Algebraic fractions are fractions where the numerator, the denominator, or both contain algebraic expressions. Examples of algebraic fractions include \(\frac{2x+3}{x-1}\) and \(\frac{a^2+b^2}{a-b}\). Understanding how to manipulate these fractions is essential in many algebraic operations.
These fractions can often be simplified by factoring polynomials or by canceling common factors from the numerator and the denominator.

Canceling terms is a crucial step in simplifying algebraic expressions. It involves removing common factors from the numerator and the denominator. For instance, in the expression \(\frac{(ab)^2 (a+b)^3}{(a+b)^2 (ab)^3}\), \( (a+b)^2 \) in the numerator can cancel out with \( (a+b)^2 \) in the denominator, leaving simplifying the fraction much easier.
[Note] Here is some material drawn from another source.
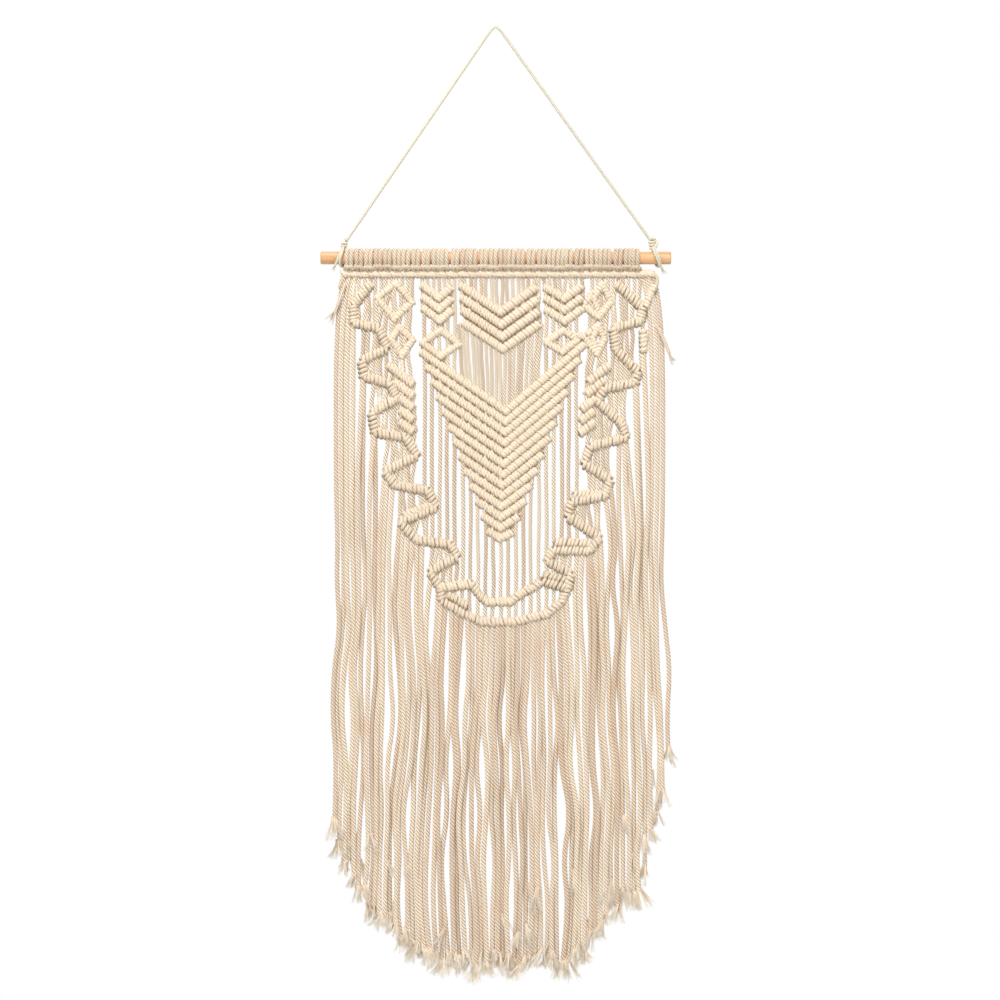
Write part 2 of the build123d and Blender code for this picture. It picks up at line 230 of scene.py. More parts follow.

Always ensure you only cancel terms that are common factors. Incorrectly canceling non-common terms can lead to incorrect results.

The simplification process involves various steps to make an algebraic expression easier to work with. In the given exercise, we start by:

• Recognizing the forms of the numerator and denominator. For example, if terms are squared or cubed.
• Combining the fractions.
• Canceling out common terms.

After following these steps, the expression \(\frac{(ab)^2 (a+b)^3}{(a+b)^2 (ab)^3}\) simplifies to \(\frac{a+b}{ab}\) by canceling out the common terms.

Understanding exponent rules is vital when simplifying expressions involving exponents. The key rules used in the exercise include:

• \( (a^m)^n = a^{mn} \): This allows combining powers.
• \( a^m \times a^n = a^{m+n} \): This helps add powers when multiplying similar bases.

In the simplified fractions, recognizing how the exponents interact with each other allows for effective cancellation of terms.
These rules ensure accurate simplification of algebraic expressions with exponents.